In six to twelve months

A calmer, more trustworthy credit profile develops. Lenders see predictable behavior instead of short-term risk signals.

Common Mistakes That Cancel Out These Habits

Only checking your score without adjusting behavior leads to frustration. Credit scores follow habits, not the other way around, so monitoring alone does not create progress.

Using credit repeatedly to patch cash flow gaps increases utilization and raises late payment risk. These patterns often mask deeper issues that need structural solutions.

Closing accounts out of frustration reduces available credit and shortens account history, often lowering scores unexpectedly.

Conclusion

Credit improvement is usually quiet, slow, and steady. It does not feel dramatic because it is built through ordinary actions repeated consistently. These daily habits reduce mistakes, lower stress, and strengthen trust over time.

Start with one habit, make it automatic, and then stack the next.
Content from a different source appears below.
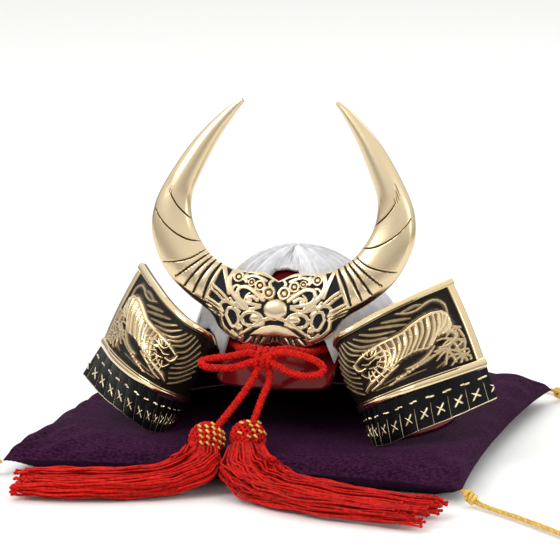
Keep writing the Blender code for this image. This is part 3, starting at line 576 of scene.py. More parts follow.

Over time, credit becomes a stable asset rather than a monthly worry. With the Beem Card, users can focus on consistency rather than debt, allowing small, positive actions to gradually strengthen their credit profile. Download the Beem app now!

FAQs on Daily Habits That Slowly Lift Your Credit Score

Do daily habits really improve a credit score?

Yes. Credit scores respond to consistent behavior over time. Daily habits reduce errors, smooth utilization, and protect payment history, which gradually improves scores.

What habit impacts credit scores the fastest?

Utilization management often shows results first, especially when balances stay lower during reporting periods.

How long does it take to see credit score improvements?

Small changes may appear within weeks, but meaningful stability usually takes several months of consistent behavior.

Is it bad to check your credit score every day?

Checking your score does not hurt it. However, focusing on habits and decisions is far more effective than watching daily fluctuation

What should I do if my score drops even when I pay on time?

Short-term drops often result from changes in utilization or reporting timing. Stay consistent, avoid reactive changes, and let patterns stabilize.